When I had my idea set out for the theme of text and image, I attended multiple shows at the Sculpture Court, ECA. I sought out text-based artworks and artist books at these shows and was very happy to see such a range by practice students. The first artists I contacted were Alysse Lee-Orr, Ffion Williams and Nishi Chodimella, all fourth-year students on the Fine Art (painting) course who had displayed text in interesting ways. Nishi, who created prints on handmade paper, had to pull out early on in the project so I continued to look for other artists that may be appropriate for the exhibition. As I was attending these shows mid to late March, most students were very busy with deadlines at this time, meaning some communication fell through but this picked up in early April. Around this time I had heard back from MA Creative Writing students after I had sent an email with a proposal to Alan Gillis, Professor of Creative Writing at Edinburgh University; it was great there was interest here and made the themes of text and image more interesting. Communication was different for the creative writing students as exhibitions are not a main focus of study but we had multiple meetings in the library space to discuss ideas and development of the project.

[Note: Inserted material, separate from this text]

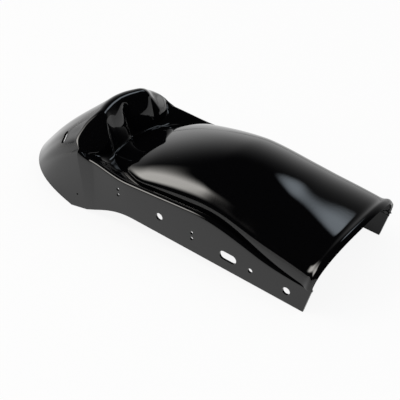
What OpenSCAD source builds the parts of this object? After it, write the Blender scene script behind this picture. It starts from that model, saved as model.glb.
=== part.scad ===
// Bobber rear fender: a moulded shell that arches over the rear wheel.
// X runs forward to the arched mouth, Y across, Z up. The shell rests on its lower edges.
// The skin is a row of ribs, each running from one lower edge over the top to the other:
// dome ribs first, then the hump's face, then the tail.

/* [Shell] */
// outside width over the two side plates, mm
shell_w = 200; // [180:1:220]
// length of the side plates from mouth to tail corner, mm
plate_l = 384; // [370:1:410]
// wall thickness, mm
wall = 3; // [2.4:0.1:3.6]

/* [Side plates] */
// height of the plate's top edge at the mouth, mm
plate_front_h = 37; // [32:1:42]
// height of the plate's top edge along the middle, mm
plate_mid_h = 78; // [72:1:84]
// extra height where the top edge climbs to the hump, mm
plate_climb = 12; // [8:1:16]
// rise of the lower edge for each mm of run
edge_slope = 0.09; // [0.06:0.01:0.11]
// radius of the rounded top edge, mm
bead_r = 4.5; // [4.2:0.1:5.5]
// depth of the shelf below the rounded top edge, mm
shelf_drop = 5; // [3:0.5:6]

/* [Dome] */
// crown height at its highest point, mm
crown_h = 125; // [118:1:132]
// distance of the highest point from the mouth, mm
crown_at = 165; // [155:1:175]
// crown height at the mouth, mm
mouth_h = 67; // [62:1:74]
// height of the saddle where the dome meets the hump, mm
saddle_h = 77; // [73:1:80]
// forward lean of the mouth for each mm of height
mouth_lean = 0.27; // [0.15:0.01:0.32]
// how far the rolled lip stands proud of the dome, mm
lip_h = 4.5; // [3.5:0.5:5.5]
// length of the rolled lip, mm
lip_l = 14; // [12:1:18]

/* [Hump] */
// distance of the foot of the hump's face from the mouth, mm
face_at = 349; // [340:1:355]
// height of the hump's rim at the middle, mm
rim_h = 137; // [128:1:146]
// how much lower the rim is at the panels' outer corners, mm
rim_fall = 4; // [2:1:8]
// half width of the two flat panels of the face, mm
panel_w = 43; // [38:1:47]
// how far the face leans back, mm
face_lean = 9; // [6:1:13]
// how far the seam of the two panels lies back, mm
face_vee = 8; // [4:1:11]
// how far the cheeks swell out beside the panels, mm
cheek = 9; // [5:1:11]

/* [Tail] */
// distance of the tail's end from the mouth, mm
tail_at = 508; // [495:1:520]
// height of the tail's lower edge at its end, mm
tail_h = 28; // [24:1:32]

/* [Holes] */
// bore of the strut bolt holes, mm
bolt_d = 11; // [9:0.5:12]
// front strut hole: distance from the mouth, mm
bolt_a_at = 25; // [22:1:32]
// front strut hole: height, mm
bolt_a_h = 20; // [17:1:23]
// rear strut hole: distance from the mouth, mm
bolt_b_at = 222; // [205:1:235]
// rear strut hole: height, mm
bolt_b_h = 47; // [43:1:51]
// bore of the small locating hole, mm
pin_d = 7; // [5:0.5:8]
// locating hole: distance from the mouth, mm
pin_at = 78; // [70:1:86]
// locating hole: height, mm
pin_h = 26; // [23:1:29]
// width of the long slot, mm
slot_w = 13; // [10:1:15]
// overall length of the long slot, mm
slot_l = 26; // [20:1:30]
// long slot: distance from the mouth, mm
slot_at = 112; // [106:1:120]
// long slot: height, mm
slot_h = 31; // [28:1:35]
// bore of the cable-tie holes, mm
tie_d = 5; // [4:0.5:5.5]
// height between the two holes of a pair, mm
tie_pitch = 9; // [8:0.5:11]
// front pair of cable-tie holes: distance from the mouth, mm
tie_a_at = 169; // [162:1:180]
// front pair: height of its middle, mm
tie_a_h = 40; // [36:1:44]
// rear pair of cable-tie holes: distance from the mouth, mm
tie_b_at = 293; // [285:1:300]
// rear pair: height of its middle, mm
tie_b_h = 57.5; // [52:0.5:62]
// width of the lamp-cable slots high on the tail, mm
lamp_w = 5; // [4:0.5:6]
// length of the lamp-cable slots, mm
lamp_l = 20; // [14:1:24]

/* [Hidden] */

half_w = shell_w / 2;
gloss_black = [0.03, 0.03, 0.035];
n_plate = 3;
n_side = 12;
n_top = 10;
last = n_plate + n_side + n_top;
lip_ribs = 7;
dome_ribs = 20;
face_ribs = 4;
tail_ribs = 11;
rim_end = face_at + 12;
turn_at = 0.68 * plate_l;

function clamp01(v) = max(0, min(1, v));
function smooth(v) = let (c = clamp01(v)) c * c * (3 - 2 * c);
function mix(a, b, t) = a + (b - a) * t;
function bow(a, b, c, t) = (1 - t) * (1 - t) * a + 2 * t * (1 - t) * b + t * t * c;
function unit(v) = v / max(norm(v), 0.000001);
// smooth path through a list of points, t from 0 to 1
function path(p, t) = let (n = len(p) - 1, k = min(n - 1, floor(t * n)), f = t * n - k,
        a = p[max(0, k - 1)], b = p[k], c = p[k + 1], d = p[min(n, k + 2)])
    b + f * (c - a) / 2 + f * f * (a - 2.5 * b + 2 * c - d / 2)
      + f * f * f * (1.5 * (b - c) + (d - a) / 2);

// profile of the shell along its length, u mm behind the mouth
function edge_z(u) = max(0, edge_slope * (u - plate_l * pow(smooth((u - turn_at) / (plate_l - turn_at)), 1.4)));
function climb(u) = smooth((u - 0.76 * face_at) / (rim_end - 0.76 * face_at));
function top_z(u) = mix(plate_front_h, plate_mid_h, smooth((u + 10) / 180)) + plate_climb * climb(u);
function top_w(u) = half_w - 4 * climb(u);
function shelf_on(u) = smooth((u - 40) / 110);
function shelf_z(u) = top_z(u) - mix(bead_r * 0.6, shelf_drop, shelf_on(u)) - plate_climb * climb(u);
function crease_w(u) = half_w - bead_r - 0.5 - 7 * shelf_on(u)
    - 38 * pow(clamp01((u - 0.75 * face_at) / (0.25 * face_at)), 1.7);
function crown_z(u) = u < crown_at
    ? mix(crown_h, mouth_h, pow((crown_at - u) / (crown_at + 18), 1.6))
    : mix(crown_h, saddle_h, pow((u - crown_at) / (face_at - crown_at), 1.8));

// one point of a dome rib before the mouth's lean and lip: plate, bead, shelf, dome
function plain(u, j) = let (w = top_w(u), z = top_z(u), s = n_side / 2, k = j - n_plate)
    j < n_plate ? [-u, mix(half_w, w, j / n_plate), mix(edge_z(u), z - bead_r, j / n_plate)]
    : k < s ? let (a = 90 * k / s) [-u, w - bead_r + bead_r * cos(a), z - bead_r + bead_r * sin(a)]
    : k < n_side ? let (t = (k - s) / s, w0 = w - bead_r, w1 = crease_w(u), z1 = shelf_z(u),
            wm = mix(w0, max(w1, w0 - bead_r - 0.8 * (z - z1)), 0.8))
        [-u, bow(w0, wm, w1, t), mix(z, z1, smooth(1.4 * t))]
    : let (a = 90 * (k - n_side) / n_top, w = crease_w(u), z0 = shelf_z(u))
        [-u, w * pow(max(0, cos(a)), 0.95), z0 + (crown_z(u) - z0) * sin(a)];
// the mouth leans forward and its edge is rolled outward
function dome_pt(u, j) = let (p = plain(u, j),
        lean = mouth_lean * (1 - smooth(u / 70)) * (p[2] - edge_z(u)),
        roll = lip_h * exp(-pow((u - 0.35 * lip_l) / (0.42 * lip_l), 2)) * smooth((j - n_plate + 2) / 6),
        out = unit([0, p[1] / pow(half_w, 2), max(0, p[2] - plate_front_h - 2) / pow(half_w * 0.35, 2)]))
    p + [lean, 0, 0] + roll * out;

// the foot of the hump's face: plate and shelf as the dome, then along the panels' feet
function foot_pt(j) = let (u = face_at - 3, k = j - n_plate - n_side)
    k < 0 ? dome_pt(u, j)
    : let (t = k / n_top)
        [-(u + 1 + 0.7 * face_vee * t), mix(crease_w(u), 0, t), mix(shelf_z(u), saddle_h, sin(90 * t))];
// the hump's rim: up the plate, round the cheek, along the panels' tops
rim_corner = [-(face_at + face_lean + 1), panel_w, rim_h - rim_fall];
rim_side = [-(face_at + 22), half_w - 5, top_z(rim_end) - 4];
rim_path = [rim_side, [-(face_at + 30), half_w - 13, 101], [-(face_at + 31), half_w - 22, 108],
    [-(face_at + 26), panel_w + 23, 117], [-(face_at + 18), panel_w + 10, 127], rim_corner];
function rim_pt(j) = let (k = j - n_plate, t = (k - n_side) / n_top, foot = plate_l - 30)
    k < 0 ? mix([-foot, half_w, edge_z(foot)], rim_side, j / n_plate)
    : k < n_side ? path(rim_path, k / n_side)
    : [rim_corner[0] - face_vee * t, panel_w * (1 - t), mix(rim_corner[2], rim_h, sin(90 * t))];
// the tail's lower edge, from the plate's corner round to the middle
tail_path = [[-plate_l, half_w, 0], [-(plate_l + 26), half_w - 0.5, 9],
    [-(plate_l + 50), half_w - 5, 16], [-(plate_l + 71), half_w - 14, 0.75 * tail_h],
    [-(plate_l + 89), half_w - 28, 0.88 * tail_h], [-(tail_at - 18), half_w - 50, 0.97 * tail_h],
    [-(tail_at - 5), half_w - 76, tail_h], [-tail_at, 0, tail_h]];
function tail_pt(j) = let (k = j - n_plate) path(tail_path,
    k < 0 ? 0.36 * j / n_plate : k < n_side ? mix(0.36, 0.72, k / n_side) : mix(0.72, 1, (k - n_side) / n_top));

function dome_rib(u) = [for (j = [0 : last]) dome_pt(u, j)];
function face_rib(v) = [for (j = [0 : last])
    let (k = j - n_plate - n_side / 2 + 1, swell = k > 0 && j < n_plate + n_side
        ? sin(180 * k / (n_side / 2 + 1)) : 0)
    mix(foot_pt(j), rim_pt(j), v) + [cheek * sin(180 * v) * swell, 0, 0]];
function tail_rib(v) = [for (j = [0 : last])
    mix(rim_pt(j), tail_pt(j), v) + sin(180 * v) * [-7 * j / last, 0, 4 * j / last]];
half_ribs = [
    for (i = [0 : lip_ribs - 1]) dome_rib(20 * i / lip_ribs),
    for (i = [0 : dome_ribs]) dome_rib(mix(20, face_at - 4, i / dome_ribs)),
    for (i = [0 : face_ribs]) face_rib(i / face_ribs),
    for (i = [1 : tail_ribs]) tail_rib(i / tail_ribs)];
// near half mirrored onto the far half
function whole(r) = [for (p = r) [p[0], -p[1], p[2]], for (j = [last - 1 : -1 : 0]) r[j]];
skin = [for (r = half_ribs) whole(r)];
rows = len(skin);
wide = len(skin[0]);

// inward direction at a grid point
function inward(i, j) = unit(cross(
    skin[min(rows - 1, i + 1)][j] - skin[max(0, i - 1)][j],
    skin[i][min(wide - 1, j + 1)] - skin[i][max(0, j - 1)]));
lining = [for (i = [0 : rows - 1]) [for (j = [0 : wide - 1])
    let (p = skin[i][j] + wall * inward(i, j)) [p[0], p[1], max(0, p[2])]]];

pts = [for (r = skin) each r, for (r = lining) each r];
// the row's origin lies under the middle of the whole shell
x_mid = (max([for (p = pts) p[0]]) + min([for (p = pts) p[0]])) / 2;

module shell() {
    m = rows * wide;
    function at(i, j) = i * wide + j;
    polyhedron(pts, [
        for (i = [0 : rows - 2], j = [0 : wide - 2])
            each [[at(i, j), at(i, j + 1), at(i + 1, j + 1)], [at(i, j), at(i + 1, j + 1), at(i + 1, j)],
                [m + at(i, j), m + at(i + 1, j + 1), m + at(i, j + 1)],
                [m + at(i, j), m + at(i + 1, j), m + at(i + 1, j + 1)]],
        for (i = [0 : rows - 2], s = [0, 1]) let (j = s * (wide - 1), a = at(i, j), b = at(i + 1, j))
            each (s == 0 ? [[a, b, m + b], [a, m + b, m + a]] : [[a, m + b, b], [a, m + a, m + b]]),
        for (j = [0 : wide - 2], s = [0, 1]) let (i = s * (rows - 1), a = at(i, j), b = at(i, j + 1))
            each (s == 0 ? [[a, m + b, b], [a, m + a, m + b]] : [[a, b, m + b], [a, m + b, m + a]])],
        convexity = 10);
}

// a round hole through both side plates
module cross_bore(at, h, d) translate([-at, 0, h]) rotate([90, 0, 0])
    cylinder(h = shell_w + 20, d = d, center = true, $fn = 32);
// an obround hole through both side plates, its long axis along the plate
module cross_slot() translate([-slot_at, 0, slot_h]) rotate([0, -atan(edge_slope), 0])
    for (s = [-1, 1]) translate([s * (slot_l - slot_w) / 2, 0, 0]) {
        rotate([90, 0, 0]) cylinder(h = shell_w + 20, d = slot_w, center = true, $fn = 32);
        translate([-s * (slot_l - slot_w) / 4, 0, 0])
            cube([(slot_l - slot_w) / 2, shell_w + 20, slot_w], center = true);
    }

module fender() color(gloss_black) translate([-x_mid, 0, 0]) difference() {
    shell();
    cross_bore(bolt_a_at, bolt_a_h, bolt_d);
    cross_bore(bolt_b_at, bolt_b_h, bolt_d);
    cross_bore(pin_at, pin_h, pin_d);
    cross_slot();
    for (s = [-1, 1]) {
        cross_bore(tie_a_at, tie_a_h + s * tie_pitch / 2, tie_d);
        cross_bore(tie_b_at, tie_b_h + s * tie_pitch / 2, tie_d);
    }
}

echo(x_mid = x_mid, z_low = min([for (p = pts) p[2]]));
fender();
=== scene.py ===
import math

import bmesh
import bpy
import numpy as np
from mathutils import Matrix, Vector


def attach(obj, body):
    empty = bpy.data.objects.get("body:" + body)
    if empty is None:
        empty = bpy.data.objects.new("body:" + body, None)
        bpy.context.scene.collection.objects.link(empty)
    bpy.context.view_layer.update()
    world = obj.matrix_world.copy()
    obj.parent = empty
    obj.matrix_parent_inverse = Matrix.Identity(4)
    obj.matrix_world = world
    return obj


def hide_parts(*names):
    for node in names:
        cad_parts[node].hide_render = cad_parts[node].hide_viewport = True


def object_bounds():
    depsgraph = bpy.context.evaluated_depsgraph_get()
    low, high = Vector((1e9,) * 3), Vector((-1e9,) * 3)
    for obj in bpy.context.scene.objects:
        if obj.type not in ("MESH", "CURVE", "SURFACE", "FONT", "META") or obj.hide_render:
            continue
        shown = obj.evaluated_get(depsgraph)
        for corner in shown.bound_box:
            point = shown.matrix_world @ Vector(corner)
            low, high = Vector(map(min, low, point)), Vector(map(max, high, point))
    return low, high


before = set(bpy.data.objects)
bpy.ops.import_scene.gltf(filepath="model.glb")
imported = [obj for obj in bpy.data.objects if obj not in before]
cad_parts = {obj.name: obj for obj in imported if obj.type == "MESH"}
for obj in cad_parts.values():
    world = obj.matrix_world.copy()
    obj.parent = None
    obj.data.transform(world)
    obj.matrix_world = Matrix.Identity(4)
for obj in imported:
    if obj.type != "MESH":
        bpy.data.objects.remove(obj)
cad_box = [list(corner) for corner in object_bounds()]

MM = 0.001

# The shell, in millimetres. Distances behind the mouth are called u, heights z.
half_width = 100.0
plate_length = 384.0
wall = 3.0

# side plates: the top edge rises behind the mouth, then climbs to the hump
plate_front_height = 37.0
plate_middle_height = 78.0
plate_climb = 10.0
rise_lead, rise_run = 10.0, 180.0
edge_slope = 0.09
turn_at = 0.68 * plate_length
turn_power = 1.4
neck_in = 5.0
plate_foot_at = plate_length - 30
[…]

Whiteboard of beginnings of ideas of situating artworks within a library context.

Artist/Poet bio’s:

Ffion Williams​

Text and voice are powerful but can also be drowned out, and when language is not taught how could it be understood? My work uses text and the Welsh Language (Cymraeg) to explore themes of Welshness, protest and hope. When using welsh I make mistakes and substitute English. I call this Cymraeg Ddrwg (bad welsh). Through this, I embrace language as an evolving tool for creation. The layering of different mediums distances it further from legibility.I conducted interviews at the train station in my home town. My installations embody the commotion of a train station, with light and sound guiding the viewer through the work. Protest is a large part of Wales’ legacy. Through my metal sets and protest banner motifs, I strive to display the power of protest as a tool for change. Suppression of cultures through colonisation has been experienced in many different contexts. My work goes beyond my experience, sharing stories on a wider scale.​

C.T. Hilton​

I’m a poet based in Edinburgh, working with absurd and surreal imagery to create bizarre universes that challenge the habituation with which we engage with the world, and where anything can happen. I am interested in the sounds of certain words and phrases, and the emotions tied up in them. From here, my work moves in two distinct directions; to either evoke or ridicule. In the former, I hope to place the words and emotions in unfamiliar environments, so that we might engage with them anew, and savour the nuances within. In the latter, I aim to expose the contradictions between the words said, and the emotion driving the words – with particular emphasis on the saccharine or overtly sincere. I take particular umbrage with the idea that poetry must be exclusively sincere and serious – for me the joy of art and writing is to push an idea as far as it will go, taking myself and the reader on a journey to places we never thought we’d go.​

Alice Eaves

I am a poet and visual artist based in Edinburgh. My practice currently focuses on finding innovative ways to connect visuals and text. This pursuit has led me to create experimental art films, collage poetry and immersive live performance. At the moment, I am exploring concrete poetry as a vehicle to sonically connect language and form on the page. I think making work that visually reflects the themes of the poem invites a new way of reading. Concrete poetry allows the writer to manipulate where the reader goes next. It can cause disruption, shifts and breaks but can also create flow and languidness depending on its desired effect. This interests me compared to traditional poetic forms (such as sonnets, sestinas etc) for it takes the reader on a visual journey through the white page instead of just seeing the page as a means to an end.

Alysse Lee-Orr​

I am an interdisciplinary artist working across text, painting and collage. Central to my work is the belief that reality is constructed by interconnected imaginaries or fictions; narratives authored by those in power which shape the world around us. In my art practice, I work to destabilise these narratives, creating speculative fictions which explore themes of utopia, gender, the body, ecology, architecture, and community. I approach these themes using a process of collage, and my work often manifests as an assemblage of gathered text and images in space. Through a continued process of deconstructing and reconfiguring, my artworks are constantly changing, evolving, and in flux, shifting in and out of time and space, they slip between worlds and hurtle towards unmaking. I see them as sites of reworlding, spaces of reclamation, where we might imagine and realise a post-patriarchal society, a utopia, building architectures of possibility and constructing a world beyond the confines of the dominant imaginary.​

Kinslee Sikes​

I am an Idaho born poet that is currently based in Edinburgh. I enjoy using my writing to investigate and contextualize the feelings that are below surface level — the intangible emotions and aspirations we know are there but can’t quite put our fingers on. Through my work I hope to encourage readers to let their normal rationales unravel, and to embrace the unknowable. I am fascinated by unique perspectives, and always seek to present ideas in unconventional ways that encourage one to look at things from all sides through a lens that surrenders itself to feeling instead of rationalizing.